A Massachusetts cop who was hailed as a hero last year after a video surveillance camera showed him pulling a man from falling onto subway tracks ended up punching the man in the face repeatedly.
But the Massachusetts Bay Transportation Authority clipped that segment from the video before releasing it to the media last year, a perfect example of the Police PR Spin Machine in action.
But now that the man’s attorney was finally able to obtain that video, we can see that Detective Sean Conway was not as heroic as originally proclaimed.
Anthony Ferrier, who had been drinking that day, ended up with a black eye. His attorney is now considering filing a lawsuit.
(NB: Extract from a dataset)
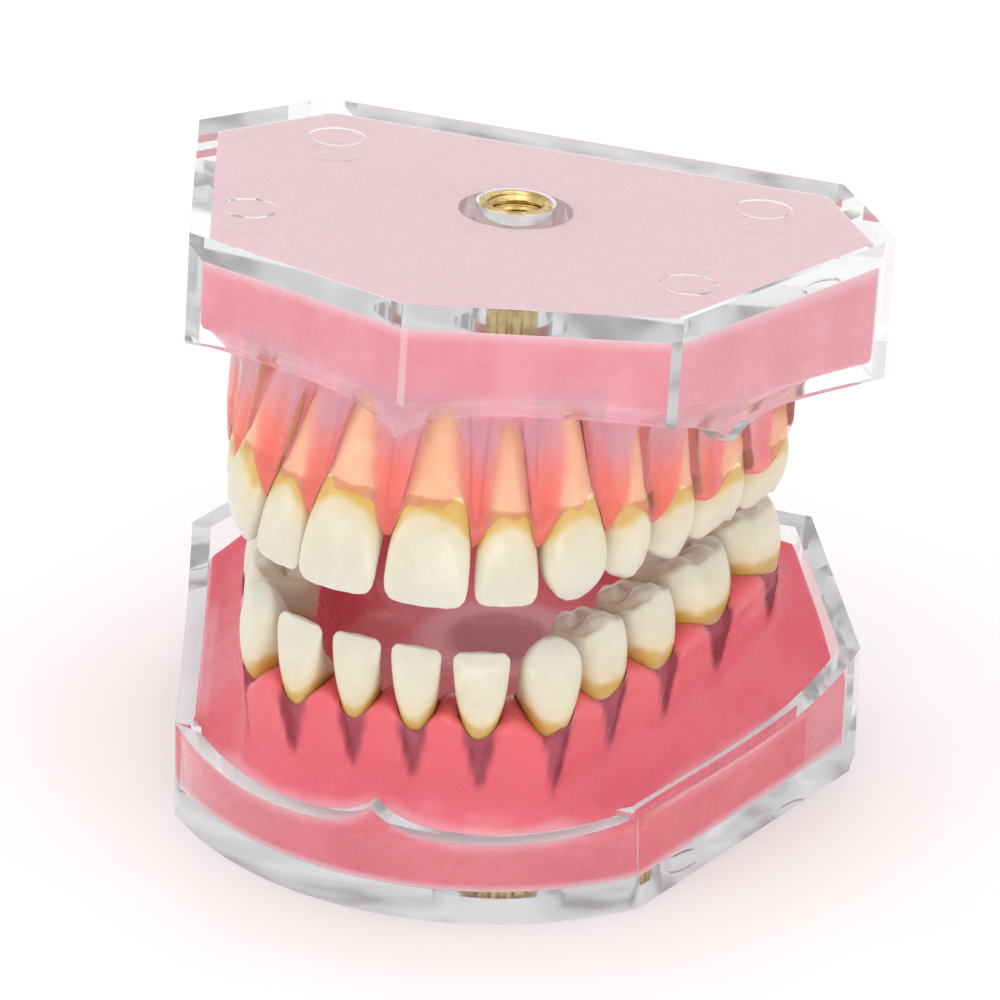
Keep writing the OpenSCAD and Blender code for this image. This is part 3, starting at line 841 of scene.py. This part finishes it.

MBTA Transit Police published the 22-second video on its blog last year under the headline, “Transit Police detective’s quick action saves a life,” stating the following:
On May 7, 2014 at approximately 2:10PM at the MBTA’s Park Street station a Transit Police detective happened upon a suicidal male. As the video depicts the male was about to jump into the “pit” area when the quick acting detective was able to grab the male, practically in mid air, and prevent him from harming himself.
“Without Detective Conway’s work, this man likely would have been electrocuted,” Chief Paul MacMillan said Thursday. “We’re very proud of him.”
Transit police detectives are not trained for such rescues, but Conway rose to the occasion, MacMillan said.
“Our detectives are always observing,” MacMillan said. “They are trained to pay attention. You see that at work here.”
Conway was modest — he said he was not a hero and disliked the attention. But he was happy he was able to intervene.
“Usually, I come after the fact,” Conway said. “I’ll have to do an investigation if someone jumps. But I’m glad this time I could help.”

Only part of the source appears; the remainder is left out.